The Civil War rages on, and various soldiers drift in and out of the bar. In spite of this, Mama Nadi does her best to remain neutral and keep the peace inside the bar. One of the prostitutes, Josephine, entertains a regular suitor named Mr. Harari, a Lebanese mineral merchant. Because of his profession, Mama Nadi produces a bag of diamonds and asks Mr. Harari to appraise them. Mr. Harari says that one of the raw gems is valuable.

Later, Sophie and Salima secretly make plans to leave on the bus. Both women miss their families, and Salima frequently mentions her baby. The two plan to fund their trip with money Sophie has been stealing from Mama. Salima also tells Sophie that she is pregnant. Meanwhile, Christian returns to the bar with the news that the white preacher has been kidnapped. Here we should keep in mind that Mama serves both the government soldiers and the rebel soldiers at her bar, which is why she attempts to remain neutral in the conflict.

In this instance, remaining neutral might be tricky with Osembenga, commander of the government forces, not only hanging around but warning Mama of a rebel soldier named Kisembe. Warning complete, Osembenga then turns his attention to Christian, demanding that Christian drinks with him. To keep the peace, Christian reluctantly agrees.

Eventually Sophie discovers the stones that Mama has hidden and asks about them. Mama tells her that a man gave the dull stone to her to keep for him. A lot of people would sell it and run away, Mama says, ''But it is my insurance policy, it is what keeps me from becoming like them. There must always be a part of you that this war can't touch. It'll be here, if he comes back.'' With that being said, Mama Nadi then confronts Sophie about her theft of the money. Explaining why she's been taking the money, Sophie tells Mama Nadi that a woman has told her about an operation to repair her damaged genitals.

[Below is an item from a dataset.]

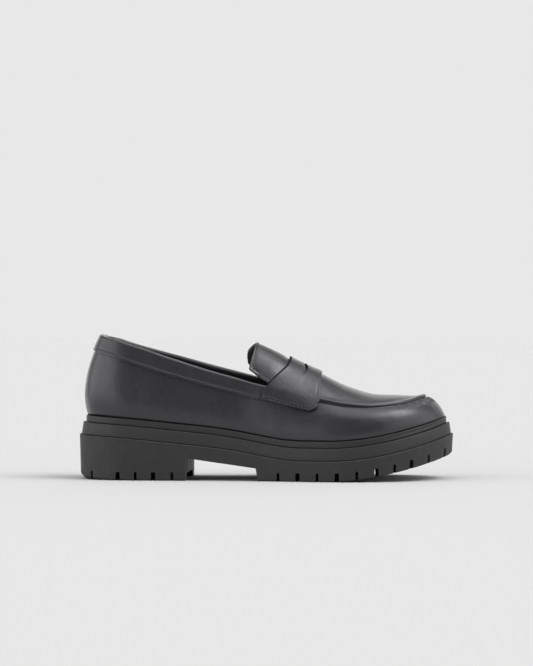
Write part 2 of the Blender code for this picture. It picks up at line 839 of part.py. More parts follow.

When Christian enters the bar the next day, he tells Mama that the preacher has been found. ''The cook said it was Osembenga's soldiers. They accused the pastor of aiding rebels. They cut him up beyond recognition. Cut out his eyes and tongue,'' Christian reports. He then orders a drink. Mama asks if he's sure, and it becomes clear that he has taken up drinking again when he says ''Just give it to me, damn it!''

Around that time, two soldiers, Fortune and Simon, enter and order food. Fortune asks if there is a woman named Salima at the bar, revealing that he is her husband. Though Mama convinces him to leave, he stays outside because, despite whatever Mama said, he believes Salima is there.